▸ **Goal**:
Each line below should be reproduced without any alteration.

▸ **Data provided**:
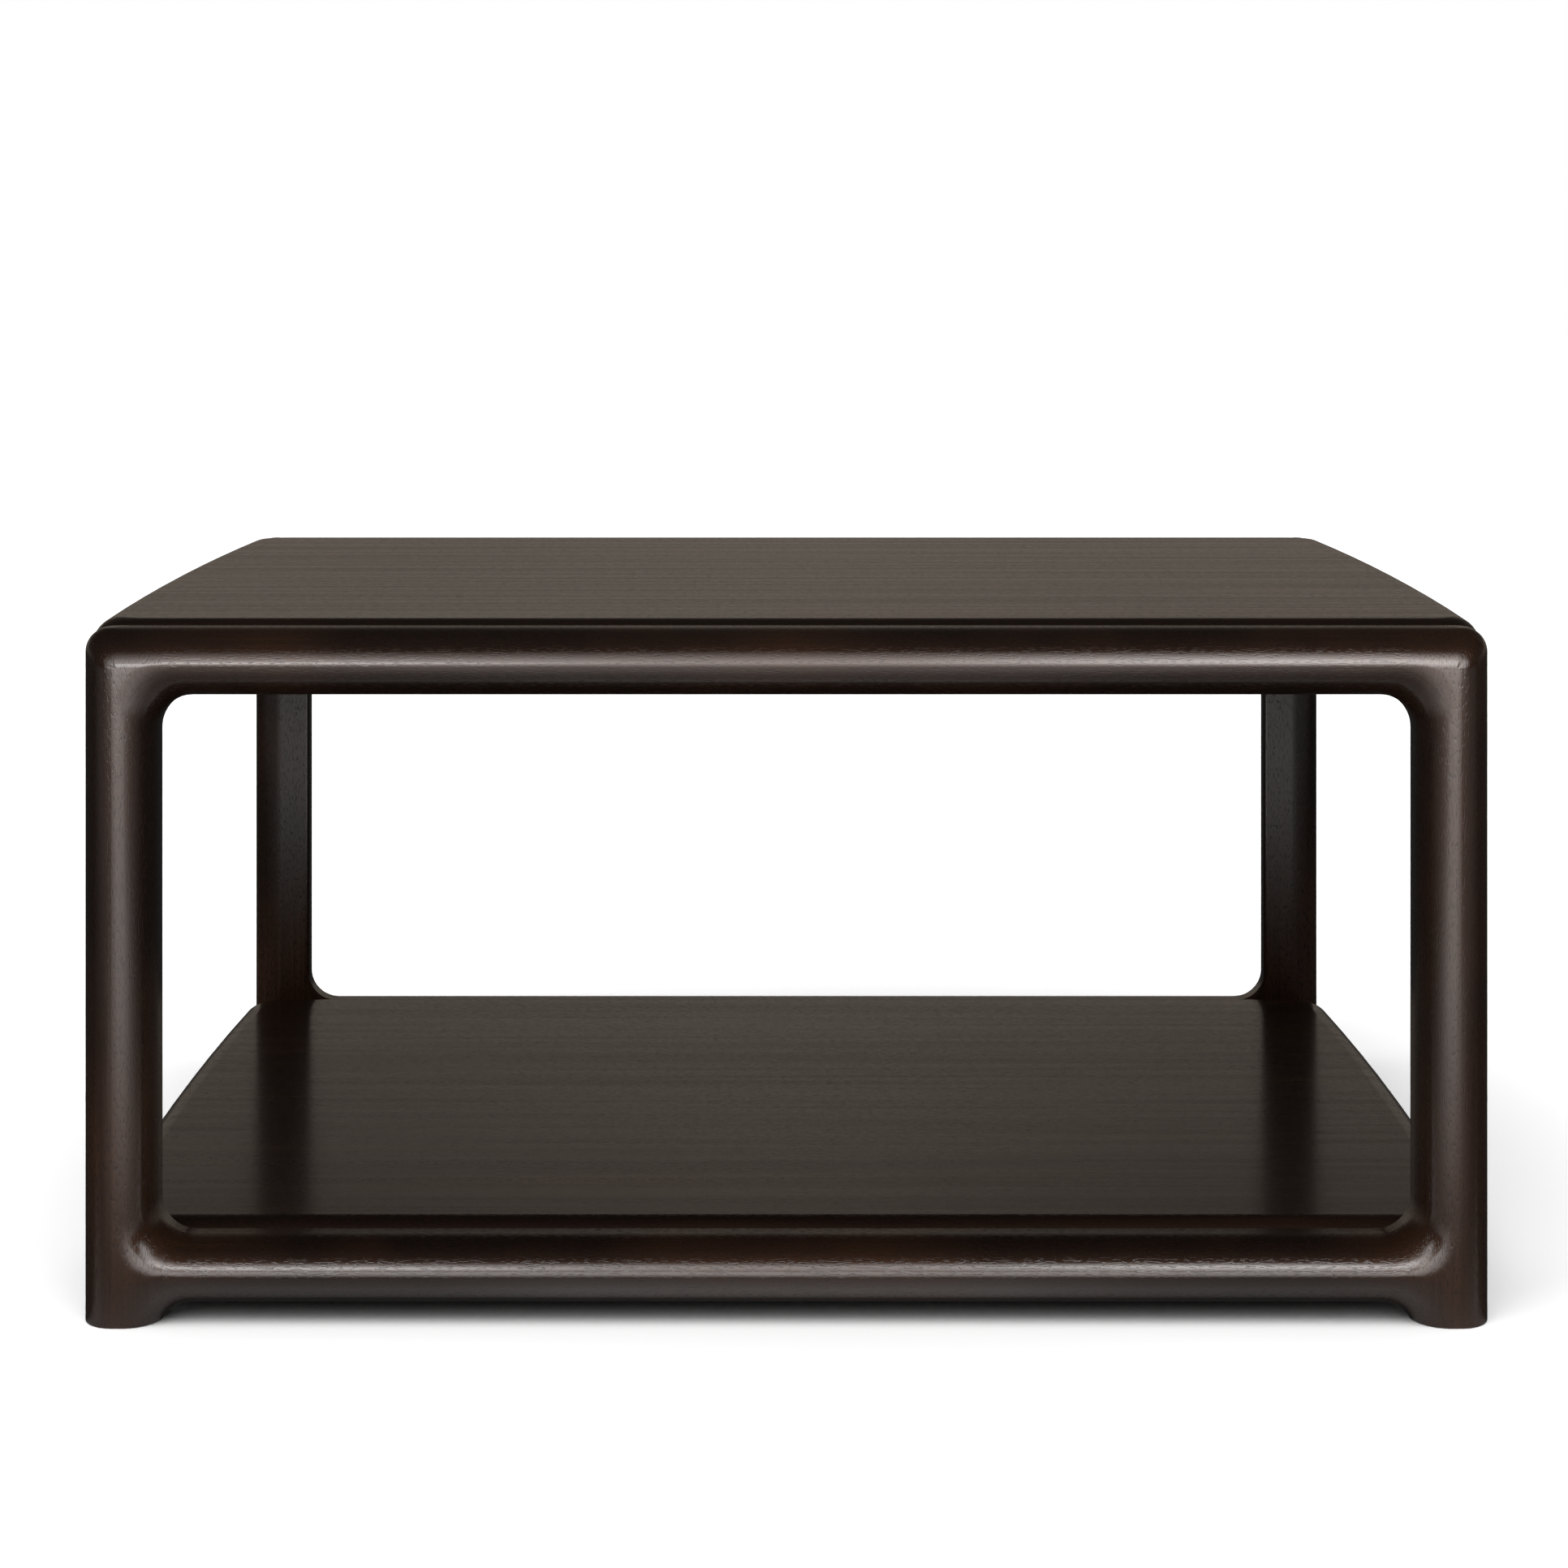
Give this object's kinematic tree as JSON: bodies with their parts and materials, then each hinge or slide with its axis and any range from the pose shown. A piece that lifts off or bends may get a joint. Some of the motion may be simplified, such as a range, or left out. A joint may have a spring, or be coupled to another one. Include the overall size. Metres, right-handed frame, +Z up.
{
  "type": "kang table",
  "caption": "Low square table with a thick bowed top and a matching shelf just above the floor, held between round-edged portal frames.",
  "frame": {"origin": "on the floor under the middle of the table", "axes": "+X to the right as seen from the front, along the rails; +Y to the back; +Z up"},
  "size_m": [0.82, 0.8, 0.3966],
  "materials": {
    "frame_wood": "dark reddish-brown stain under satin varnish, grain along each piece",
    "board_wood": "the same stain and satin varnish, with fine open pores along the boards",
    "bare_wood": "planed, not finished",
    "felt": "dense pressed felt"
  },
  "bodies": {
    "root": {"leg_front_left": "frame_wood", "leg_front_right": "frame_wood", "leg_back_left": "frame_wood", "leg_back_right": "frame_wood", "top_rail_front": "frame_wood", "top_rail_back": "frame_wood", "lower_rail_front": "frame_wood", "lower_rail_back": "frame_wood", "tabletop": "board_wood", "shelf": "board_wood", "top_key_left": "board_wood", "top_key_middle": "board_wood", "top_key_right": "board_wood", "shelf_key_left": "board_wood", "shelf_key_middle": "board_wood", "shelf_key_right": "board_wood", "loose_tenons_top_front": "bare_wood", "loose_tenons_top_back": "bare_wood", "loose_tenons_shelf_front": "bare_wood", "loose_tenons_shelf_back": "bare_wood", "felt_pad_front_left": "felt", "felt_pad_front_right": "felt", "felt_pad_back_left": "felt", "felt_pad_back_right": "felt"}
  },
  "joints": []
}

▸ **Solution to this problem**:
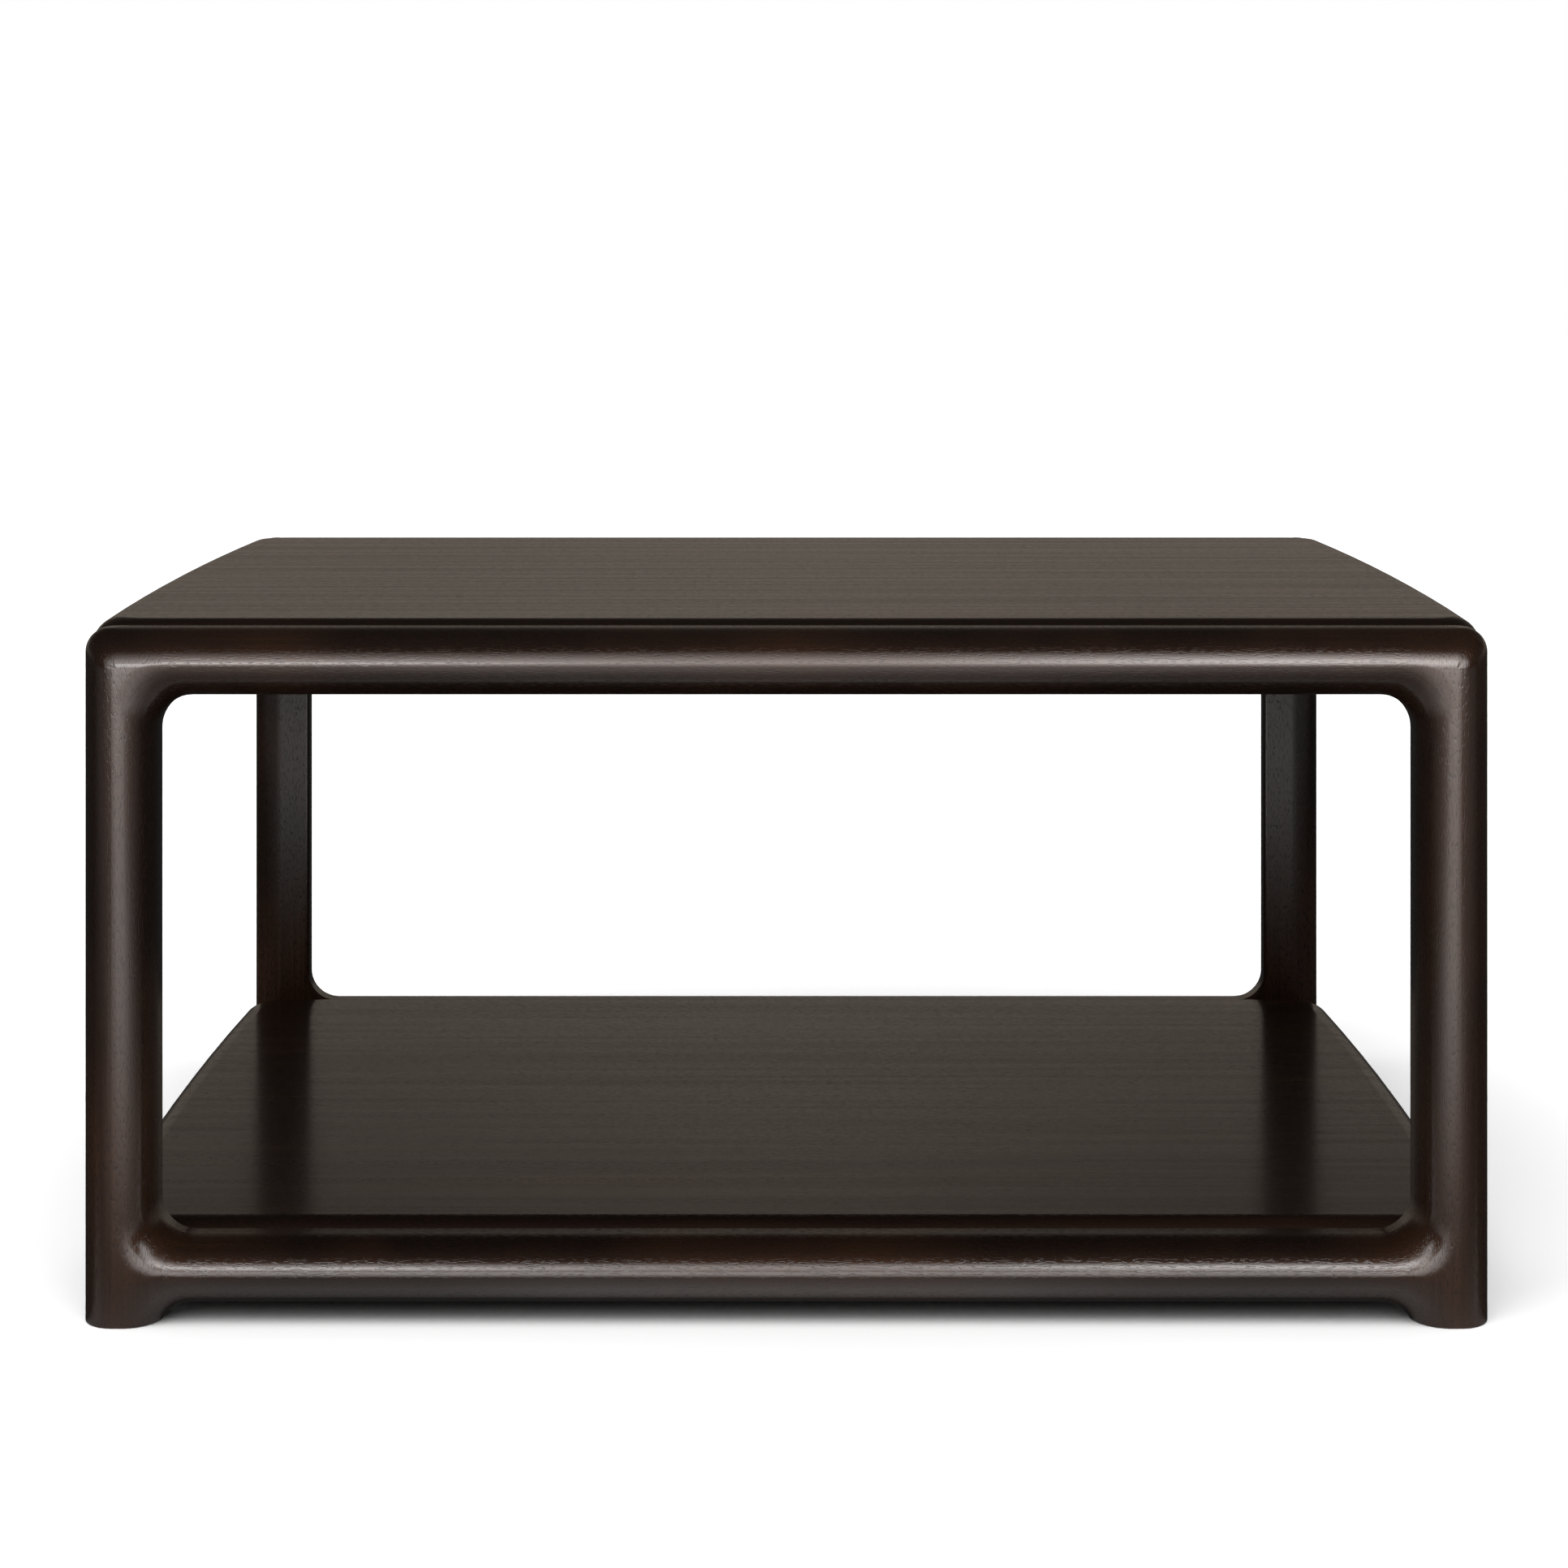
Give this object's kinematic tree as JSON: bodies with their parts and materials, then each hinge or slide with its axis and any range from the pose shown. A piece that lifts off or bends may get a joint. Some of the motion may be simplified, such as a range, or left out. A joint may have a spring, or be coupled to another one. Include the overall size. Metres, right-handed frame, +Z up.
{
  "type": "kang table",
  "caption": "Low square table with a thick bowed top and a matching shelf just above the floor, held between round-edged portal frames.",
  "frame": {"origin": "on the floor under the middle of the table", "axes": "+X to the right as seen from the front, along the rails; +Y to the back; +Z up"},
  "size_m": [0.82, 0.8, 0.3966],
  "materials": {
    "frame_wood": "dark reddish-brown stain under satin varnish, grain along each piece",
    "board_wood": "the same stain and satin varnish, with fine open pores along the boards",
    "bare_wood": "planed, not finished",
    "felt": "dense pressed felt"
  },
  "bodies": {
    "root": {"leg_front_left": "frame_wood", "leg_front_right": "frame_wood", "leg_back_left": "frame_wood", "leg_back_right": "frame_wood", "top_rail_front": "frame_wood", "top_rail_back": "frame_wood", "lower_rail_front": "frame_wood", "lower_rail_back": "frame_wood", "tabletop": "board_wood", "shelf": "board_wood", "top_key_left": "board_wood", "top_key_middle": "board_wood", "top_key_right": "board_wood", "shelf_key_left": "board_wood", "shelf_key_middle": "board_wood", "shelf_key_right": "board_wood", "loose_tenons_top_front": "bare_wood", "loose_tenons_top_back": "bare_wood", "loose_tenons_shelf_front": "bare_wood", "loose_tenons_shelf_back": "bare_wood", "felt_pad_front_left": "felt", "felt_pad_front_right": "felt", "felt_pad_back_left": "felt", "felt_pad_back_right": "felt"}
  },
  "joints": []
}